Una delle menti più brillanti della storia della matematica, della scienza e della tecnologia, Leonhard Euler, più noto da noi col nome italianizzato di Eulero. Riconosciuto senza dubbio come il più grande matematico dell’Illuminismo e il più prolifico innovatore nella storia della disciplina, apportando avanzamenti notevoli in quasi tutte le sue branche, dalla geometria al calcolo combinatorio, dall’analisi complessa alle equazioni differenziali, dal calcolo delle variazioni alla teoria dei numeri (in cui si cimentò con successo, provando soprattutto teoremi-congetture che Fermat riportava sui margini di libri famosi, troppo stretti per contenerne la dimostrazione).
Ci sarebbe bisogno di un carrello elevatore per trasportare le circa 25.000 pagine della sua opera omnia. Non c’è quasi settore della matematica che non abbia qualche rilevante teorema attribuito a lui. Così in geometria troviamo il triangolo di Eulero, in topologia la caratteristica di Eulero e nella teoria dei grafi il cammino di Eulero, per non parlare degli integrali di Eulero, dei polinomi di Eulero, della costante di Eulero e così via.
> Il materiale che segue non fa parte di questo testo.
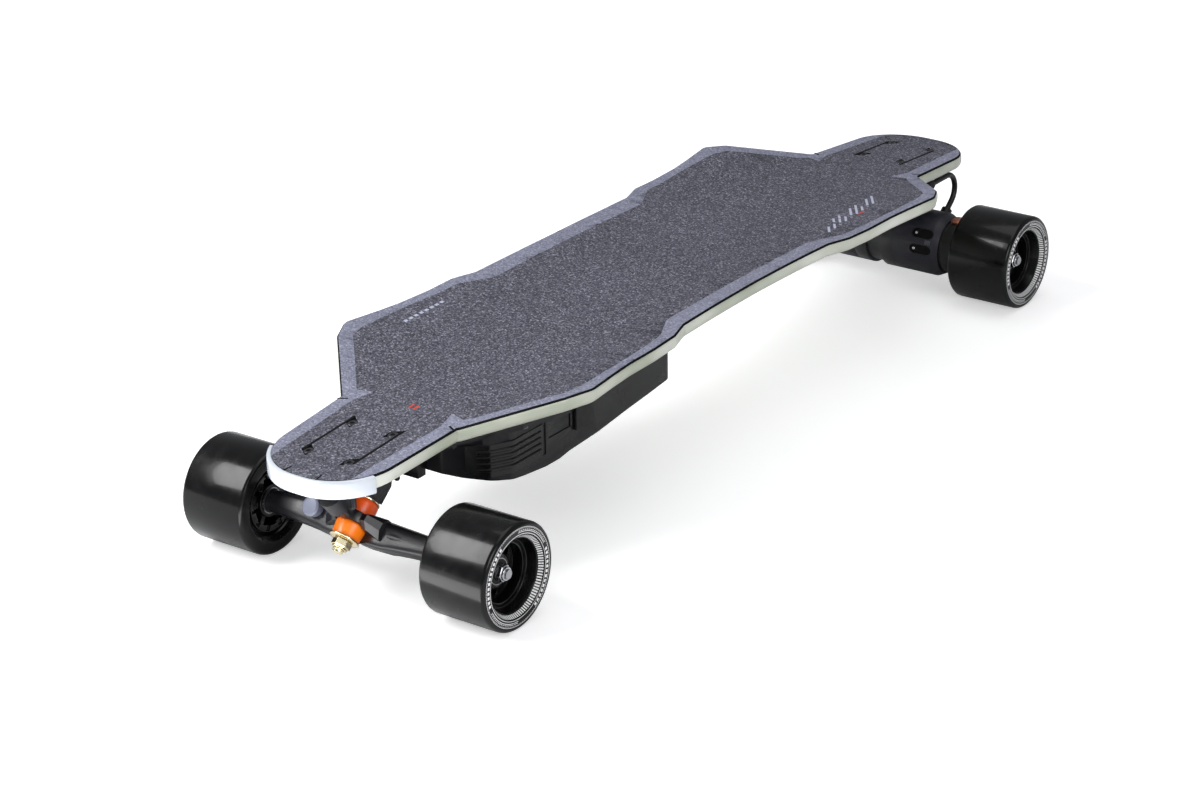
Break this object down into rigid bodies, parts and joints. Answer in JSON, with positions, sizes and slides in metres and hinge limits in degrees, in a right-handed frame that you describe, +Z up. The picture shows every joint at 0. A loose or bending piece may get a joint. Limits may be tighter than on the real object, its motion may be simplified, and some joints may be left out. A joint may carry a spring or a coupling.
{
  "type": "electric longboard",
  "caption": "Cambered longboard deck with wheel cut-outs, sprung reverse-kingpin trucks, coaxial rear drive motors and a battery enclosure slung under the front half.",
  "frame": {"origin": "on the ground under the middle of the board's box", "axes": "+X forward to the nose, +Y to the rider's left, +Z up"},
  "size_m": [0.968, 0.3084, 0.1485],
  "materials": {
    "deck_laminate": "satin lacquered laminate edge",
    "grip_dark": "coarse mineral grip",
    "grip_light": "coarse mineral grip, light",
    "bumper_white": "smooth white",
    "black_rubber": "matt",
    "cast_black": "satin powder coat",
    "gold_zinc": "bright yellow zinc plate",
    "bushing_orange": "satin urethane",
    "pivot_urethane": "matt",
    "black_bolt": "black oxide",
    "steel": "turned",
    "chrome_nut": "bright",
    "enclosure_black": "satin gloss",
    "panel_black": "gloss",
    "black_plastic": "moulded",
    "cell_green": "shrink sleeve",
    "tray_blue": "moulded",
    "controller_alu": "milled",
    "lead_red": "insulated",
    "board_green": "circuit board",
    "cable_black": "sheathed",
    "motor_black": "matt anodised",
    "stator_copper": "copper windings and laminations",
    "copper_lug": "anodised copper colour",
    "tyre_urethane": "gloss urethane",
    "core_black": "moulded",
    "bearing_steel": "ground"
  },
  "bodies": {
    "board": {"deck_core": "deck_laminate", "grip_centre": "grip_dark", "grip_border": "grip_light", "nose_bumper": "bumper_white", "deck_cable_ribbon": "cable_black", "riser_pads": "black_rubber", "front_baseplate": "cast_black", "rear_baseplate": "cast_black", "kingpins": "gold_zinc", "kingpin_nuts": "gold_zinc", "pivot_cups": "pivot_urethane", "front_bushings": "bushing_orange", "rear_bushings": "bushing_orange", "cup_washers": "gold_zinc", "truck_bolts": "black_bolt", "truck_lock_nuts": "black_bolt", "enclosure_shell": "enclosure_black", "enclosure_gasket": "black_rubber", "enclosure_screws": "black_bolt", "side_panels": "panel_black", "front_cable_block": "black_plastic", "battery_cells": "cell_green", "battery_tray": "tray_blue", "battery_leads": "lead_red", "motor_controller": "controller_alu", "charge_jack": "black_plastic", "power_switch": "board_green", "cable_strain_reliefs": "black_rubber", "left_motor_cable": "cable_black", "right_motor_cable": "cable_black"},
    "front_truck": {"front_hanger": "cast_black", "front_axle": "steel", "front_axle_nuts": "chrome_nut", "front_speed_washers": "steel"},
    "rear_truck": {"rear_hanger": "cast_black", "rear_axle": "steel", "rear_axle_nuts": "chrome_nut", "rear_speed_washers": "steel", "motor_housings": "motor_black", "motor_stators": "stator_copper", "motor_cable_glands": "black_rubber"},
    "charge_cover_flap": {"charge_cover": "black_plastic"},
    "power_button_cap": {"power_button": "black_plastic"},
    "front_left_wheel": {"front_left_tyre": "tyre_urethane", "front_left_core": "core_black", "front_left_bearings": "bearing_steel"},
    "front_right_wheel": {"front_right_tyre": "tyre_urethane", "front_right_core": "core_black", "front_right_bearings": "bearing_steel"},
    "rear_left_wheel": {"rear_left_tyre": "tyre_urethane", "rear_left_core": "core_black", "rear_left_bearings": "bearing_steel", "rear_left_rotor": "motor_black", "rear_left_drive_lugs": "copper_lug"},
    "rear_right_wheel": {"rear_right_tyre": "tyre_urethane", "rear_right_core": "core_black", "rear_right_bearings": "bearing_steel", "rear_right_rotor": "motor_black", "rear_right_drive_lugs": "copper_lug"}
  },
  "joints": [
    {"name": "front_steer", "type": "hinge", "parent": "board", "child": "front_truck", "pos_m": [0.4065, 0, 0.045], "axis": [0.6428, 0, 0.766], "range_deg": [-12, 12], "stiffness_Nm_per_rad": 60, "deforming": ["front_bushings"]},
    {"name": "rear_steer", "type": "hinge", "parent": "board", "child": "rear_truck", "pos_m": [-0.4065, 0, 0.045], "axis": [-0.6428, 0, 0.766], "range_deg": [-12, 12], "stiffness_Nm_per_rad": 60, "deforming": ["rear_bushings", "left_motor_cable", "right_motor_cable"]},
    {"name": "charge_cover_hinge", "type": "hinge", "parent": "board", "child": "charge_cover_flap", "pos_m": [0.225, 0.0873, 0.115], "axis": [1, 0, 0], "range_deg": [0, 90]},
    {"name": "power_button_press", "type": "slide", "parent": "board", "child": "power_button_cap", "axis": [0, 1, 0], "range_m": [0, 0.0015], "stiffness_N_per_m": 800, "springref_m": -0.0004},
    {"name": "front_left_spin", "type": "hinge", "parent": "front_truck", "child": "front_left_wheel", "pos_m": [0.4065, 0.122, 0.045], "axis": [0, 1, 0], "continuous": true},
    {"name": "front_right_spin", "type": "hinge", "parent": "front_truck", "child": "front_right_wheel", "pos_m": [0.4065, -0.122, 0.045], "axis": [0, 1, 0], "continuous": true},
    {"name": "rear_left_spin", "type": "hinge", "parent": "rear_truck", "child": "rear_left_wheel", "pos_m": [-0.4065, 0.122, 0.045], "axis": [0, 1, 0], "continuous": true},
    {"name": "rear_right_spin", "type": "hinge", "parent": "rear_truck", "child": "rear_right_wheel", "pos_m": [-0.4065, -0.122, 0.045], "axis": [0, 1, 0], "continuous": true}
  ]
}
E questo non è tutto, perché c’è un gran numero di risultati matematici, attribuiti tradizionalmente ad altri autori, ma in effetti scoperti da lui e celati tra le pieghe della sua sterminata produzione. È stato detto scherzosamente (ma neppure poi tanto) che c’è un buon motivo per attribuire a leggi e teoremi un nome differente da quello del loro scopritore, ed è che altrimenti metà dell’analisi avrebbe il nome di Eulero.
Fa davvero impressione notare che Eulero raggiunse risultati eccezionali, per qualità e quantità, nonostante la perdita della vista dell’occhio destro nel 1730, e anche quella dell’altro occhio, nel 1771. Come, una generazione più tardi, la sordità non avrebbe impedito a Ludwig van Beethoven di scrivere pagine di musica potente e straordinaria, così la cecità non riuscì a contenere il flusso impetuoso della creatività matematica di Eulero. Non aveva bisogno della vista per penetrare a fondo gli argomenti trattati, riusciva a vedere con gli occhi della mente.
Nel 1734 Eulero risolse il celebre “problema di Basilea”, problema che aveva resistito a lungo agli attacchi di famosi matematici di quella città (in primis, i fratelli Bernoulli). Si trattava di calcolare la somma della serie numerica i cui termini erano i reciproci dei quadrati dei numeri interi positivi: uno più un quarto più un nono più un sedicesimo, e così via. Con una intuizione di proporzioni “euleriane”, scoprì che la soluzione era “π al quadrato diviso sei”: il rapporto fra la circonferenza e il diametro mostrava un legame misterioso e inatteso con i numeri interi e i loro quadrati. Eulero applicò una regola valida per i polinomi “finiti” a quelli “infiniti”, o sviluppi in serie. Come Newton, era convinto della persistenza dei modelli: se una proprietà era valida per il caso finito, perché non avrebbe dovuto esserlo per quello infinito?
Noi oggi sappiamo che questo modo di ragionare è piuttosto pericoloso, che l’estensione di formule dal caso finito a quello infinito richiede una cautela molto più grande di quella usata da Eulero. Probabilmente fu fortunato o la sua intuizione fu particolarmente forte. Fatto sta che l’estensione si rivelò vera e consentì ad Eulero di raggiungere il suo obiettivo.
Il problema di Basilea fu proposto per la prima volta da Pietro Mengoli nel 1644. A quel tempo Mengoli insegnava all’Università di Bologna per cui sarebbe più preciso parlare di “problema di Bologna”. Tuttavia fu Jakob Bernoulli a portare il problema all’attenzione di un vasto pubblico e si impose così come il “problema di Basilea”.